Problem description.
In the entries below, the lines from the one with "bractSolid(), 0x8f7a3e, 0.8);" through the one with "before = set(bpy.data.objects)" are to be copied exactly; both ends count.

Stored items from a collection:
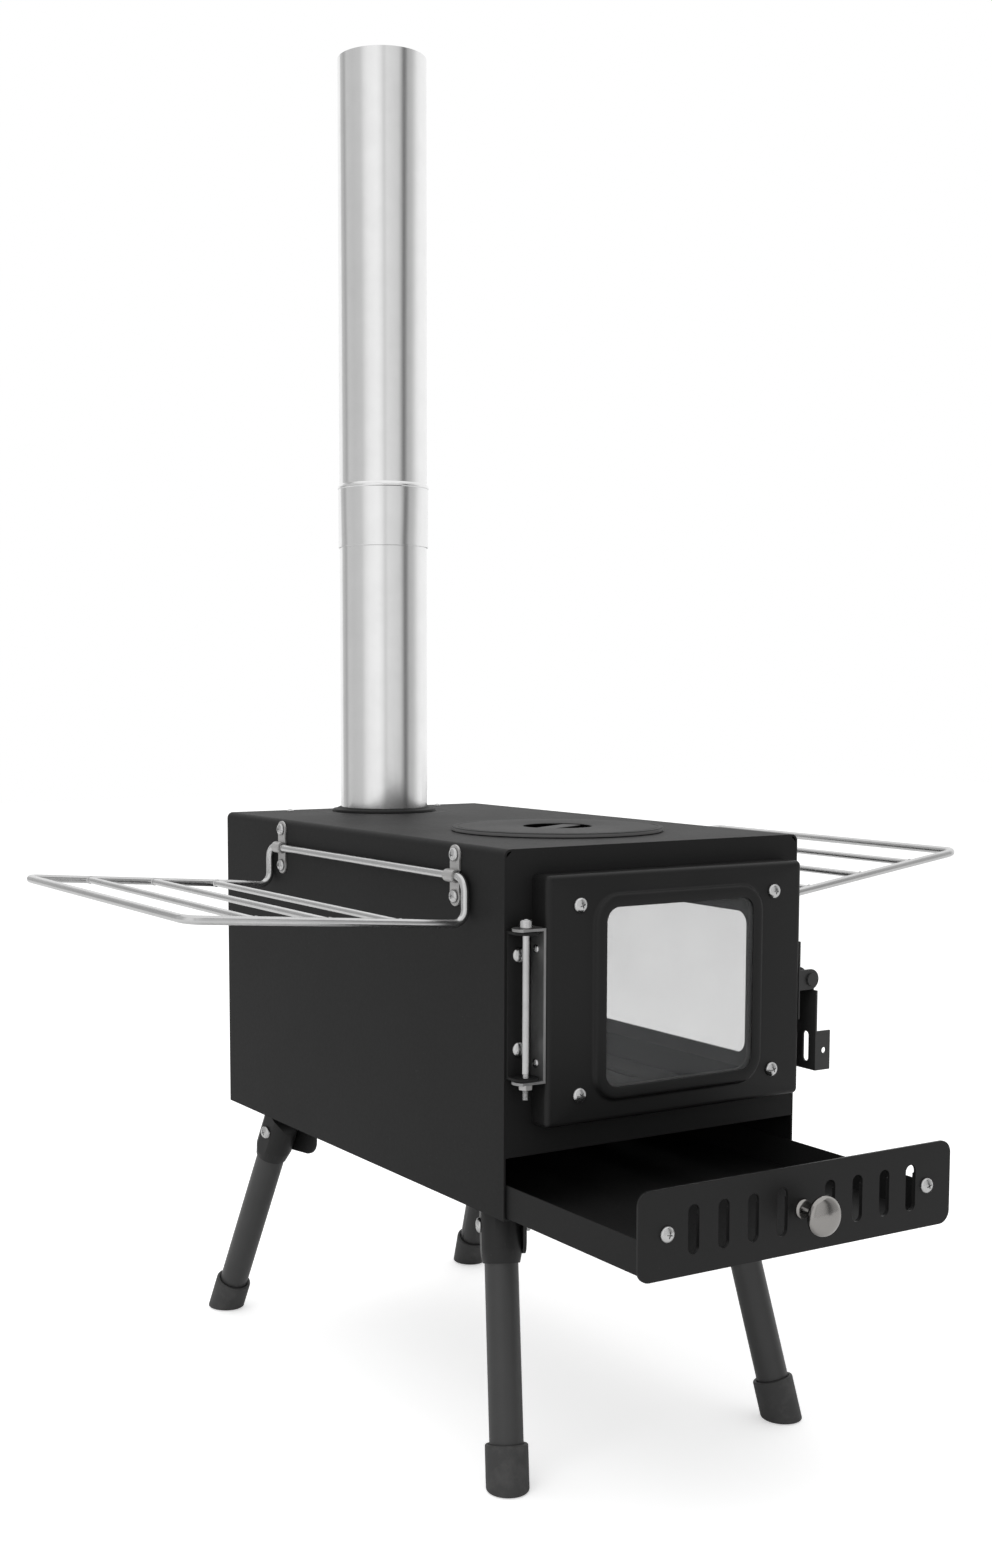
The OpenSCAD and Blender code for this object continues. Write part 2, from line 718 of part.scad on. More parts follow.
module hinge_bracket_door() {
    y0 = door_front_y + sheet_t;
    color("silver") difference() {
        union() {
            translate([door_left_x - bracket_t, y0, hinge_low_z])
                cube([bracket_t, -rest_gap - y0, hinge_h]);
            for (z = [hinge_low_z, hinge_top_z - bracket_t]) translate([hinge_x, hinge_y, z])
                intersection() {
                    ear(bracket_t, ear_r, hinge_out, false);
                    translate([-ear_r, y0 - hinge_y, -bracket_t])
                        cube([ear_r + hinge_out, -rest_gap - y0, 3 * bracket_t]);
                }
        }
        translate([hinge_x, hinge_y, base_z]) cylinder(h = body_h, r = hinge_d / 2 + pin_fit);
        hinge_door_screw_places() cylinder(h = 8 * sheet_t, r = screw_d / 2 * 0.75 + hole_fit,
            center = true);
    }
}

module hinge_screws_door() {
    s = 0.75;
    color("silver") hinge_door_screw_places() {
        scale(s) dome_screw((bracket_t + sheet_t + nut_t * s + rest_gap) / s, dome_d * s, dome_h * s);
        translate([0, 0, -bracket_t - sheet_t - rest_gap / 2 - nut_t * s]) nut(nut_af * s,
            nut_t * s, screw_d * s);
    }
}

module hinge_bracket_body() {
    z_low = hinge_low_z + bracket_t + rest_gap;
    z_top = hinge_top_z - bracket_t - rest_gap;
    half = hinge_out - bracket_t - 2 * rest_gap;
    color("#1f2022") difference() {
        union() {
            translate([hinge_x - half, -bracket_t, z_low]) cube([2 * half, bracket_t, z_top - z_low]);
            for (z = [z_low, z_top - bracket_t]) translate([hinge_x, hinge_y, z])
                ear(bracket_t, half, hinge_front, true);
        }
        translate([hinge_x, hinge_y, base_z]) cylinder(h = body_h, r = hinge_d / 2 + pin_fit);
        translate([hinge_x - 2 * half, 0, z_low - over]) cube([4 * half, 2 * half, hinge_h]);
        for (share = hinge_screw_shares) translate([hinge_x, 0, hinge_low_z + share * hinge_h]) to_front()
            cylinder(h = 6 * sheet_t, r = screw_d / 2 + hole_fit, center = true);
    }
}

module hinge_screws_body() {
    color("silver") for (share = hinge_screw_shares)
        translate([hinge_x, -bracket_t, hinge_low_z + share * hinge_h]) to_front() {
            dome_screw(bracket_t + sheet_t + nut_t + rest_gap);
            translate([0, 0, -bracket_t - sheet_t - nut_t - rest_gap / 2]) nut();
        }
}

module hinge_bolt() {
    color("silver") translate([hinge_x, hinge_y, hinge_low_z]) {
        translate([0, 0, -bolt_tail - nut_t]) cylinder(h = hinge_h + bolt_tail + nut_t + rest_gap,
            r = hinge_d / 2);
        translate([0, 0, hinge_h + rest_gap / 2]) cylinder(h = bolt_head_h, r = 0.875 * hinge_d);
    }
}

module hinge_nut() {
    color("silver") translate([hinge_x, hinge_y, hinge_low_z - rest_gap / 2 - nut_t]) nut();
}

// Latch, drawn round its pin's axis: +X away from the stove, +Y to the back

leaf_h = 3.8 * latch_ear_d;
ear_back_y = -rest_gap - 1.5 * latch_t;
knuckle_y0 = ear_front_y + latch_t + rest_gap;
knuckle_y1 = ear_back_y - latch_t - rest_gap;
arm_start = latch_ear_d / 2 + 2 * rest_gap;

module latch_axis(y, l) {
    translate([0, y, 0]) rotate([-90, 0, 0]) cylinder(h = l, r = latch_pin_d / 2 + pin_fit);
}

module latch_base() {
    leaf_x = door_right_x - pin_x;
    ear_r = latch_ear_d / 2;
    color("#1b1c1e") translate([pin_x, 0, pin_z]) difference() {
        union() {
            translate([leaf_x, ear_front_y, -leaf_h / 2]) cube([latch_t, ear_back_y - ear_front_y,
                leaf_h]);
            for (y = [ear_front_y, ear_back_y - latch_t]) translate([0, y, 0]) {
                rotate([-90, 0, 0]) cylinder(h = latch_t, r = ear_r);
                translate([leaf_x, 0, -ear_r]) cube([-leaf_x, latch_t, 2 * ear_r]);
            }
        }
        latch_axis(-2 * door_d, 4 * door_d);
    }
}

module latch_pin() {
    l = ear_back_y - ear_front_y + 2 * latch_t;
    color("#1b1c1e") translate([pin_x, ear_front_y - latch_t, pin_z]) rotate([-90, 0, 0]) {
        cylinder(h = l, r = latch_pin_d / 2);
        translate([0, 0, -0.3 * latch_t]) cylinder(h = latch_t, r = latch_pin_d / 2 + latch_t);
        translate([0, 0, l - 0.7 * latch_t]) cylinder(h = latch_t, r = latch_pin_d / 2 + latch_t);
    }
}

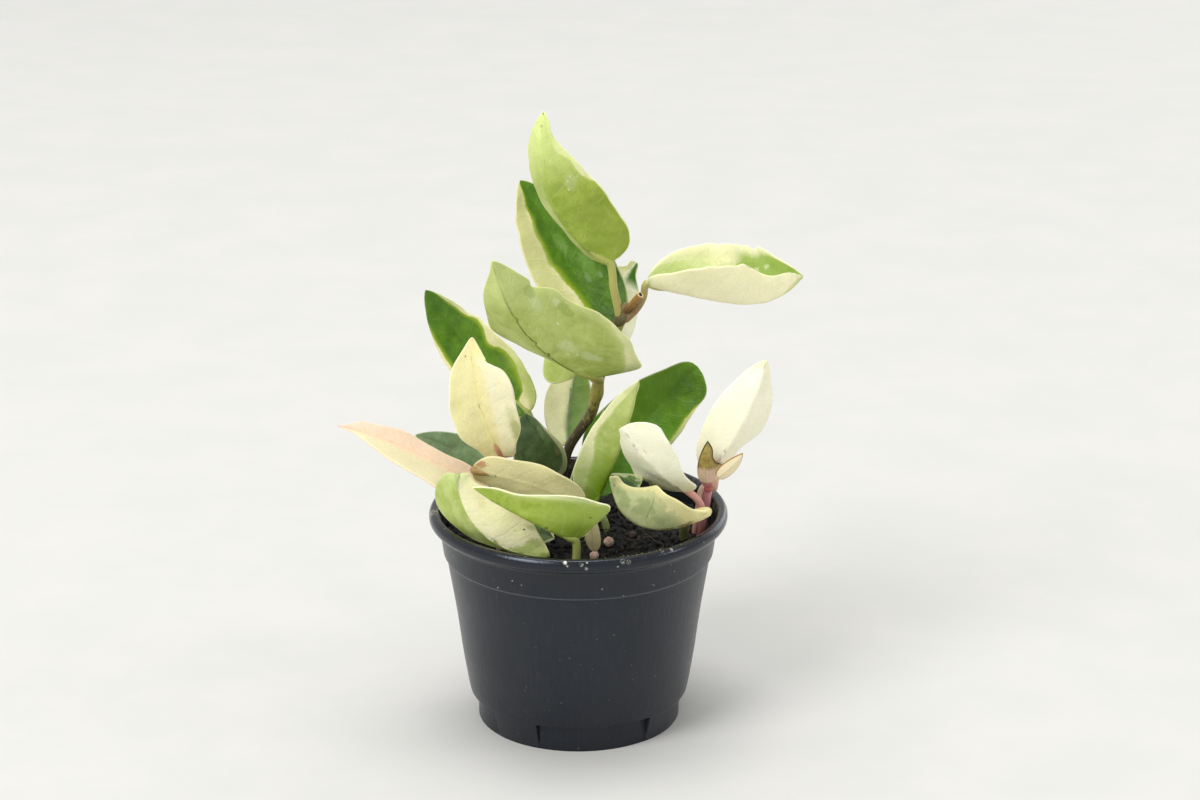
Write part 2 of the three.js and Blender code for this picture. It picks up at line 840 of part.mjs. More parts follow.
function stemSolid(name) {
  const { path, radius, steps } = STEMS[name];
  let stem = tube(path, radius, STEM_SIDES, steps);
  if (name === "vine") {
    const knot = new THREE.IcosahedronGeometry(TOP_NODE.radius, 1);
    knot.scale(0.85, 0.8, 1);
    knot.translate(...TOP_NODE.centre);
    stem = stem.add(toSolid(knot))
      .add(tube(CUT_STUB.path, CUT_STUB.radius, STEM_SIDES, 5))
      .subtract(tube(STUB_BORE.path, STUB_BORE.radius, 6, 1));
  }
  if (name === "right_shoot") {
    stem = stem.add(tube(SECOND_PINK_STALK, SECOND_PINK_RADIUS, STALK_SIDES, 8));
  }
  return stem;
}

// The same stem a gap larger all round, which its leaves and the soil are cut back by.
function stemClearance(name) {
  const { path, radius, steps } = STEMS[name];
  let room = clearanceTube(path, radius, STEM_SIDES, steps);
  if (name === "vine") {
    const knot = new THREE.IcosahedronGeometry(TOP_NODE.radius + GAP, 1);
    knot.scale(0.87, 0.82, 1);
    knot.translate(...TOP_NODE.centre);
    room = room.add(toSolid(knot))
      .add(clearanceTube(CUT_STUB.path, CUT_STUB.radius, STEM_SIDES, 5));
  }
  if (name === "right_shoot") {
    room = room.add(clearanceTube(SECOND_PINK_STALK, SECOND_PINK_RADIUS, STALK_SIDES, 8));
  }
  return room;
}

// ---------- the assembled plant ----------

const group = new THREE.Group();

function place(name, solid, colour, roughness) {
  const material = new THREE.MeshStandardMaterial({ color: colour, roughness, metalness: 0 });
  const mesh = new THREE.Mesh(toGeometry(solid), material);
  mesh.name = name;
  group.add(mesh);
}

const clearances = {};
let soil = soilSolid();
for (const name of Object.keys(STEMS)) {
  clearances[name] = stemClearance(name);
  soil = soil.subtract(clearances[name]);
  place(name, stemSolid(name), STEMS[name].colour, 0.7);
}

for (const entry of LEAVES) {
  const leaf = { ...LEAF_DEFAULTS, ...entry };
  if (leaf.on === "soil") {
    const route = stalkRoute(leaf);
    soil = soil.subtract(clearanceTube(route, leaf.stalkRadius, STALK_SIDES, 2 * route.length));
  }
  place(leaf.name, leafSolid(leaf, clearances), leaf.colour, 0.45);
}

place("bract", bractSolid(), 0x8f7a3e, 0.8);

for (const pebble of PEBBLES) {
  place(pebble.name, pebbleSolid(pebble, 0), 0xb98f7c, 0.8);
  soil = soil.subtract(pebbleSolid(pebble, GAP));
}

place("soil", largestPiece(soil), 0x1c1512, 0.95);
place("pot", potSolid(), 0x2b2c30, 0.5);

export default group;
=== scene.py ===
"""Potted hoya: a variegated wax plant in a round black nursery pot.

Lengths in the tables are millimetres, except for the lights and the camera, which are placed
in metres. +Z is up and the front faces -Y. Meshes are made in metres.
"""

import math
import random

import bpy
import numpy as np
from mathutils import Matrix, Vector, noise


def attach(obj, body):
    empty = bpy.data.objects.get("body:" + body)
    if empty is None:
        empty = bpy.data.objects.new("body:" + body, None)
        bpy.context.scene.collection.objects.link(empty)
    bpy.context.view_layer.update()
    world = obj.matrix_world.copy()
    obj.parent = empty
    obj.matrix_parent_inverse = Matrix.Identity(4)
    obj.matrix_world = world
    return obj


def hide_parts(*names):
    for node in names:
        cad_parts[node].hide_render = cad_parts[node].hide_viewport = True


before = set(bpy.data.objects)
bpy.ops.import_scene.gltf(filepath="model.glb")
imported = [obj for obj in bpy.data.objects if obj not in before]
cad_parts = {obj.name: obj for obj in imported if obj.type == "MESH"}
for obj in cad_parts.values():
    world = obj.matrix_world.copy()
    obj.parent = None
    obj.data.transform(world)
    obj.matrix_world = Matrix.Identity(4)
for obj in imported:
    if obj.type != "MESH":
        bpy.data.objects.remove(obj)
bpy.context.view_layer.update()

MM = 0.001

# ---------- small helpers ----------


def linear(code):
    """A hex colour as seen on a screen, as linear red, green, blue, alpha."""
    parts = [int(code[i:i + 2], 16) / 255 for i in (0, 2, 4)]
    low = [c / 12.92 if c <= 0.04045 else ((c + 0.055) / 1.055) ** 2.4 for c in parts]
    return (*low, 1.0)


def unit(v):
    return v / np.maximum(np.linalg.norm(v, axis=-1, keepdims=True), 1e-12)


def smoothstep(x, low, high):
    t = np.clip((x - low) / (high - low), 0, 1)
    return t * t * (3 - 2 * t)


def make_mesh(name, vertices, faces, attributes=None, material_index=None):
    """A smooth-shaded mesh object. attributes holds one vector of three numbers a vertex."""
    mesh = bpy.data.meshes.new(name)
    mesh.from_pydata((np.asarray(vertices) * MM).tolist(), [], faces)
    for key, values in (attributes or {}).items():
        layer = mesh.attributes.new(key, "FLOAT_VECTOR", "POINT")
        layer.data.foreach_set("vector", np.asarray(values, np.float32).ravel())
    if material_index is not None:
        mesh.polygons.foreach_set("material_index", np.asarray(material_index, np.int32))
    mesh.polygons.foreach_set("use_smooth", np.ones(len(faces), bool))
    mesh.validate()
    mesh.update()
    piece = bpy.data.objects.new(name, mesh)
    bpy.context.scene.collection.objects.link(piece)
    return piece


def settle(piece, node, slot, *materials):
    """The piece gets its materials, stands for a solid and rides on the one body. slot is not
    used."""
    for material in materials:
        piece.data.materials.append(material)
    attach(piece, "root")
    if node:
        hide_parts(node)


def circle(radius, count, turn=0.0):
    """Points (x, y) around a circle about the origin; turn is a share of one step."""
    angles = [2 * math.pi * (k + turn) / count for k in range(count)]
    return [(radius * math.cos(angle), radius * math.sin(angle)) for angle in angles]


def strip(a, b, count):
    """Faces between two closed rings of vertices, which start at numbers a and b."""
    return [(a + k, a + (k + 1) % count, b + (k + 1) % count, b + k) for k in range(count)]


def fan(start, count, tip, flip=False):
    """Faces between a closed ring of vertices and its tip."""
    faces = [(start + k, start + (k + 1) % count, tip) for k in range(count)]
    return [face[::-1] for face in faces] if flip else faces


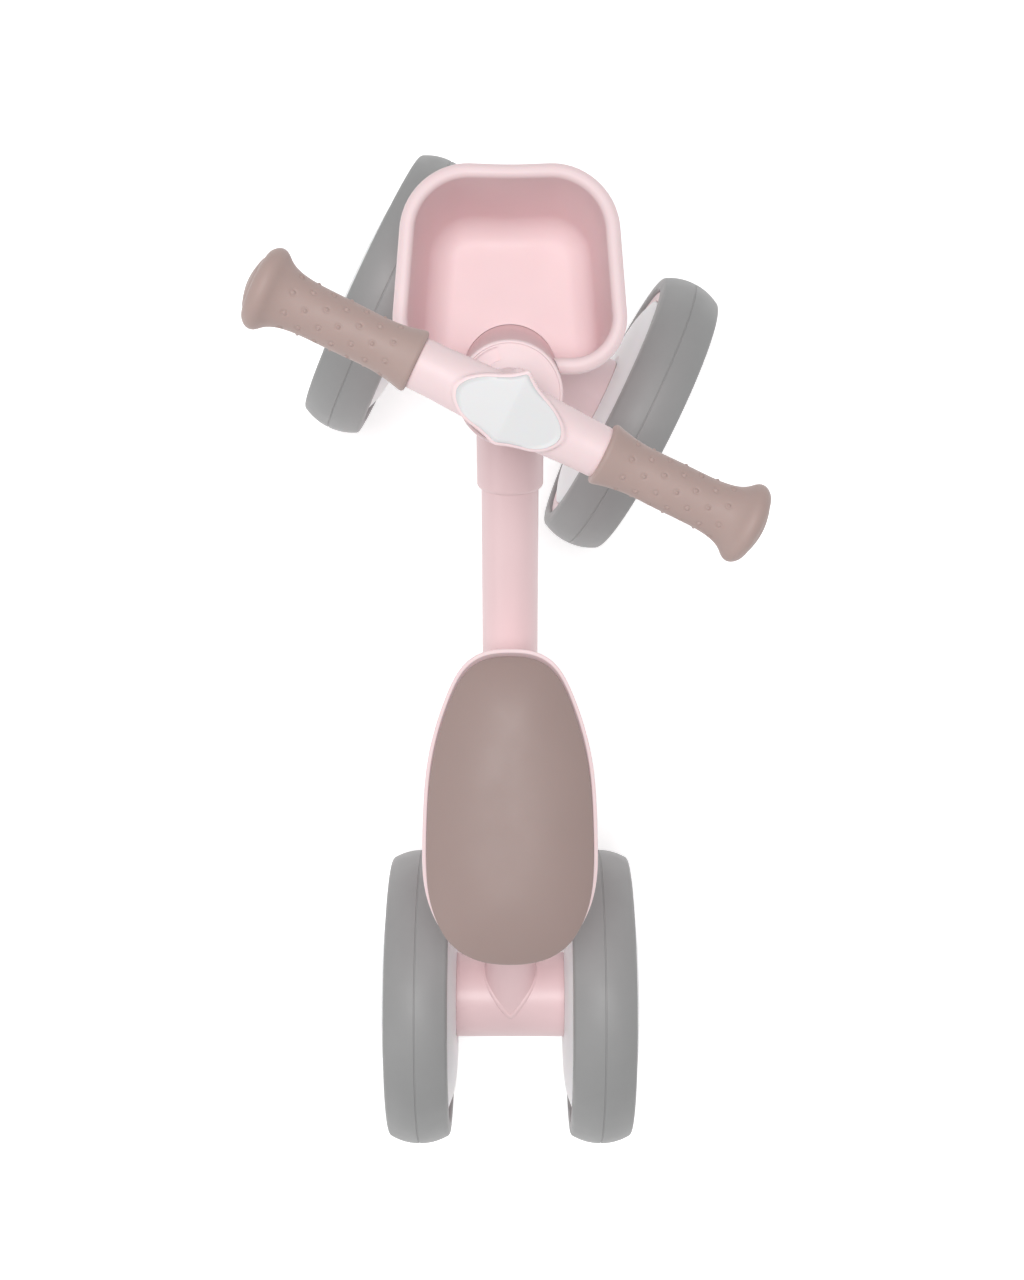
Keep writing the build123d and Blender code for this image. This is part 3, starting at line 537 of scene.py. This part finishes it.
def swept_loop(path, radius_at, steps):
    """Round bar along a closed path, with a radius for each of its points."""
    points = [Vector(p) for p in path]
    total = len(points)
    rings = []
    for i, here in enumerate(points):
        ahead = points[(i + 1) % total] - points[i - 1]
        side = ahead.cross(Vector((0.3, 0.1, 1.0))).normalized()
        up = side.cross(ahead).normalized()
        turns = [2 * math.pi * k / steps for k in range(steps)]
        rings.append([tuple(here + (side * math.cos(turn) + up * math.sin(turn)) * radius_at(i)) for turn in turns])
    return looped(rings)


# ---------------------------------------------------------------- wheels

def tread_radius(y):
    """Radius of the crowned tread, this far from the tyre's middle."""
    s = sizes()
    return s.wheel_radius - s.tread_crown * (abs(y) / s.tyre_half_width) ** 2.15


def tyre_profile():
    """Half section mirrored: bore, side wall, rounded shoulder, crowned tread, and the mould's seam."""
    s = sizes()
    width, bore = s.tyre_half_width, s.tyre_bore
    shoulder = width - 2.2 * MM
    edge = tread_radius(shoulder)
    wall_top = edge - 4.4 * MM
    half = [(bore, 0.0), (bore, width - 1.2 * MM), (bore + 0.3 * MM, width - 0.4 * MM),
            (bore + 1.1 * MM, width)]
    half += [(bore + share * (wall_top - bore), width + 0.05 * MM * math.sin(share * math.pi))
             for share in (0.35, 0.6, 0.85, 1.0)]
    turn = [(wall_top, width, 0), (edge - 0.7 * MM, width - 0.35 * MM, 3.0 * MM), (edge, shoulder, 0)]
    half += rounded(turn, 7, closed=False)[1:]
    half += [(tread_radius(y), y) for y in np.linspace(shoulder, 1.1 * MM, 16)[1:]]
    half += [(s.wheel_radius - 0.02 * MM, 0.5 * MM), (s.wheel_radius - 0.4 * MM, 0.22 * MM)]
    return half + [(r, -z) for r, z in reversed(half[1:])] + [(bore, -0.001 * MM)]


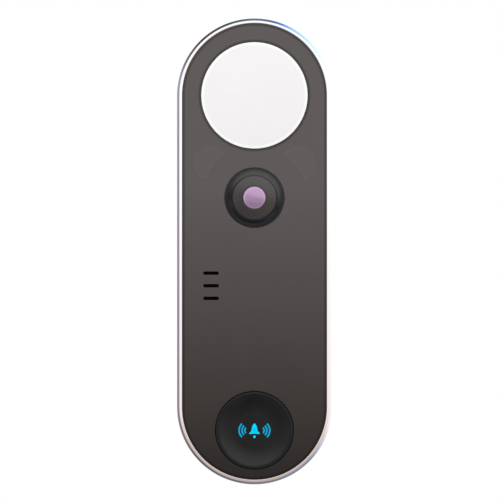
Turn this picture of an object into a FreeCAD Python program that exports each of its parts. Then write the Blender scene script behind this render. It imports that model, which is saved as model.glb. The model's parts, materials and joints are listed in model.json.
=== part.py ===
"""Video door station for a wall: a slim pill-shaped outdoor unit with a motion lens, a camera, sound slots
and a bell push, hung on a pressed steel wall bracket.

Frame: the wall is the plane Y = 0 and the front faces -Y. +Z is up and +X is to the right, seen from the front.
The origin is the middle of the bracket's face on the wall. Every "depth" below is the distance from the wall,
so depth d lies at Y = -d. All lengths are millimetres.
"""
import FreeCAD
import Part

import math
import os

from FreeCAD import Vector

# Overall
body_width = 46.5
body_height = 140.0
body_depth = 28.0            # wall to the front of the panel

# Fits
slide_gap = 0.5              # free space around what slides by hand
part_gap = 0.1               # between fixed neighbours
press_gap = 0.05             # radial, around a shaft that moves
overcut = 1.0                # how far a cut runs on into free space

# Wall bracket, pressed from steel sheet
sheet_t = 1.5
bracket_side_gap = 1.65      # to the pocket's wall
bend_r = 0.5
wall_hole_r = 2.25
wall_hole_from_end = 30.0
cable_window_width = 12.0
cable_window_height = 16.0
cable_window_rise = 2.5      # its middle above the terminals
window_corner = 2.0
hook_width = 6.0
hook_from_side = 12.45
hook_from_top = 34.0         # top face of the upper arms
hook_above_lug = 11.0        # top face of the lower arms
hook_lip = 3.5
lug_width = 9.0
lug_from_bottom = 13.0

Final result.
place("bract", bractSolid(), 0x8f7a3e, 0.8);

for (const pebble of PEBBLES) {
  place(pebble.name, pebbleSolid(pebble, 0), 0xb98f7c, 0.8);
  soil = soil.subtract(pebbleSolid(pebble, GAP));
}

place("soil", largestPiece(soil), 0x1c1512, 0.95);
place("pot", potSolid(), 0x2b2c30, 0.5);

export default group;
=== scene.py ===
"""Potted hoya: a variegated wax plant in a round black nursery pot.

Lengths in the tables are millimetres, except for the lights and the camera, which are placed
in metres. +Z is up and the front faces -Y. Meshes are made in metres.
"""

import math
import random

import bpy
import numpy as np
from mathutils import Matrix, Vector, noise


def attach(obj, body):
    empty = bpy.data.objects.get("body:" + body)
    if empty is None:
        empty = bpy.data.objects.new("body:" + body, None)
        bpy.context.scene.collection.objects.link(empty)
    bpy.context.view_layer.update()
    world = obj.matrix_world.copy()
    obj.parent = empty
    obj.matrix_parent_inverse = Matrix.Identity(4)
    obj.matrix_world = world
    return obj


def hide_parts(*names):
    for node in names:
        cad_parts[node].hide_render = cad_parts[node].hide_viewport = True


before = set(bpy.data.objects)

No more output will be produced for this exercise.